Créativité. Alors même que les collaborateurs sont abreuvés de messages et d’informations, que leur boite e-mail «sonne» en moyenne toutes les 7 minutes (pour les moins sollicités), intéresser est un combat permanent. Surprendre, séduire, donner du sens, développer des supports de communication qui exploitent les mille possibilités du digital en abandonnant la traditionnelle newsletter que si peu consultent. Changer, et changer de communication, c'est aussi faire preuve d'imagination, c’est s’imposer de sortir des sentiers battus. C’est préférer la minisérie au discours traditionnel, c’est changer les formats, c’est privilégier le roadshow à la convention plénière, c’est créer des community managers à la place des «change agents».

La communication doit changer de dimension. De simple courroie de transmission, elle devient un espace d'échange et de dialogue, d'expression libre autant que faire se peut, agora où chacun peut exprimer sa façon de voir, ses doutes, ses interrogations, ses préconisations. Et ce, tout particulièrement en période de changement. Conséquence? De haut en bas, la communication interne est sens dessus dessous pour finir en sens inverse, allant de bas en haut. Le règne du «bottom-up» pour répondre au Nogap.

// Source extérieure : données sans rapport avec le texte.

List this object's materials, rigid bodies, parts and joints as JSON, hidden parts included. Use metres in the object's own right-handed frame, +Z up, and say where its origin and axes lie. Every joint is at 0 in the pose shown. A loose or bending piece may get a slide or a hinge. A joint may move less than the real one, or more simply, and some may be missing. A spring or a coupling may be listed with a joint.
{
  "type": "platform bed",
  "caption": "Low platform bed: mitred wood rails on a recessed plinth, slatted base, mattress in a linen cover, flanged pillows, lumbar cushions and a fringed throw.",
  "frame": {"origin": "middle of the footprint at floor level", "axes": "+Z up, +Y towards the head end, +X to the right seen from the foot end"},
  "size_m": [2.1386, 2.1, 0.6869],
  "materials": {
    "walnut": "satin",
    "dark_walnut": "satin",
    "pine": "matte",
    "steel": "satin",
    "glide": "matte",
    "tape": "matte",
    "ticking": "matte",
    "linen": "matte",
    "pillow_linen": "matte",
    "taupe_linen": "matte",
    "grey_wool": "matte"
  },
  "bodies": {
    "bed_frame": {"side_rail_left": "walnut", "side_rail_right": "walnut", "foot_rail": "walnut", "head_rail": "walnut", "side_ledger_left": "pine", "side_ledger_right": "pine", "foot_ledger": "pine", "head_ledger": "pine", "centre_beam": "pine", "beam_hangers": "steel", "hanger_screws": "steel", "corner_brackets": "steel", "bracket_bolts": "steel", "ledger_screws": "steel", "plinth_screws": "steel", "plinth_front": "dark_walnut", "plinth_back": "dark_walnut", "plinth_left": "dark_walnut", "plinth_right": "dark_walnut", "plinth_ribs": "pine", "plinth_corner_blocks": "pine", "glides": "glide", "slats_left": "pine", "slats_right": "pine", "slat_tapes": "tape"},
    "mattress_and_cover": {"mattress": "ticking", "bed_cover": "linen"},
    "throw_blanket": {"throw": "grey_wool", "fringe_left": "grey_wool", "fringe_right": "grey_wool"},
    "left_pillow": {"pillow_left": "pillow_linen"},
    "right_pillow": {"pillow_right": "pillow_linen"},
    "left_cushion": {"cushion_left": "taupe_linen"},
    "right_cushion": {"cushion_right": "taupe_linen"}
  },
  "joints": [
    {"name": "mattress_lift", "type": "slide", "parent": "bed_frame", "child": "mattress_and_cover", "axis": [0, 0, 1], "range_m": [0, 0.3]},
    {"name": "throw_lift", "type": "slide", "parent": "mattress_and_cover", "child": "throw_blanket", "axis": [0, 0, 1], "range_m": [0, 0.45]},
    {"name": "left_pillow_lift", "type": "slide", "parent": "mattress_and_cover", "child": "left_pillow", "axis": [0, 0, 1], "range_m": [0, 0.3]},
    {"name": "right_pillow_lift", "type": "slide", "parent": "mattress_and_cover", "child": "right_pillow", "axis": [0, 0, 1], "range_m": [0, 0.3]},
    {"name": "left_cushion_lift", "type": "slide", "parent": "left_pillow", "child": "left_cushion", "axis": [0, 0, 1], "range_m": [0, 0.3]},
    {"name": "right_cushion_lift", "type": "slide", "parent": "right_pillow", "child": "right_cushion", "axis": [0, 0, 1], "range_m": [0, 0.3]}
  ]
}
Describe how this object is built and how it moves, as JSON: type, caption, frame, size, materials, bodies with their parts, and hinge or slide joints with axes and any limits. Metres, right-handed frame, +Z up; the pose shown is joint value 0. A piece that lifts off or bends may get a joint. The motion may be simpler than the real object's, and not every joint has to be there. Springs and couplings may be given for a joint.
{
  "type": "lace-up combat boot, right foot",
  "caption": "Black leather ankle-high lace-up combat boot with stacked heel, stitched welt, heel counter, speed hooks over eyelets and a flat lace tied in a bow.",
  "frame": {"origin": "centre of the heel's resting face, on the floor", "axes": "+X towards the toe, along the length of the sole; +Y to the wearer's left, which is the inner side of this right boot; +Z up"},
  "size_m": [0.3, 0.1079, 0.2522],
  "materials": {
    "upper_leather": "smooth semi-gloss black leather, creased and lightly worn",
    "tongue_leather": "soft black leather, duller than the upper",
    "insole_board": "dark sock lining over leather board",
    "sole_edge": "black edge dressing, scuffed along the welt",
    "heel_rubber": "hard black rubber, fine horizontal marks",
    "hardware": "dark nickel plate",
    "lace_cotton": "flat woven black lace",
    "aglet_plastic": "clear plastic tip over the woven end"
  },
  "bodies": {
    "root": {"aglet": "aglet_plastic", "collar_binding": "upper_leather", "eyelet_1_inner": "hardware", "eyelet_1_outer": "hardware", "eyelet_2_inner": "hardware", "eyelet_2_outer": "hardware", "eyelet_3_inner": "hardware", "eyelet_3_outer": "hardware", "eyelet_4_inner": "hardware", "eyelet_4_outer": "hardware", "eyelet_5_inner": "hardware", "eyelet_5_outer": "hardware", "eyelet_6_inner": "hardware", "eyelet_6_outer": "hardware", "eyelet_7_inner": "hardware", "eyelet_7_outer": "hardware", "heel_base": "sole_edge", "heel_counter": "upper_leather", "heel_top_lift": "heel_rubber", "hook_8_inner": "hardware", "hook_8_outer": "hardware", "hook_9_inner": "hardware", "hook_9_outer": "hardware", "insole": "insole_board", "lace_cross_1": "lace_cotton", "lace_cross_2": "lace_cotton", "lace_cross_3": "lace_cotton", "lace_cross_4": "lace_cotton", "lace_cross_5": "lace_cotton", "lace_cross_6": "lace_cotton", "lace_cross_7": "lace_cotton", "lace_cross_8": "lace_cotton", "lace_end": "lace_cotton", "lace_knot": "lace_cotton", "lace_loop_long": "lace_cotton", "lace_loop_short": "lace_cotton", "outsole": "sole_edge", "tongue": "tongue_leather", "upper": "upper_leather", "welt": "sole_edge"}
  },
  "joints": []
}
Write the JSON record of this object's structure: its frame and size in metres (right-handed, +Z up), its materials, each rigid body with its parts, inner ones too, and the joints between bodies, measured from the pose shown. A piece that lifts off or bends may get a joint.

Elle ne pourra définitivement prendre cette dimension que si elle sort de son costume victimaire du parent pauvre raboté à chaque PSE, car sans communication du changement, de changement réussi, il n'y a point. Oui, la communication est utile, plus qu'utile même, indispensable. Oui, une communication appropriée, créative et originale aura des répercussions non seulement sur l'organisation, sur l'implication et finalement sur les résultats économiques de l'entreprise. Il est donc temps que la communication prenne pleinement part à l'aventure du changement en changeant elle aussi.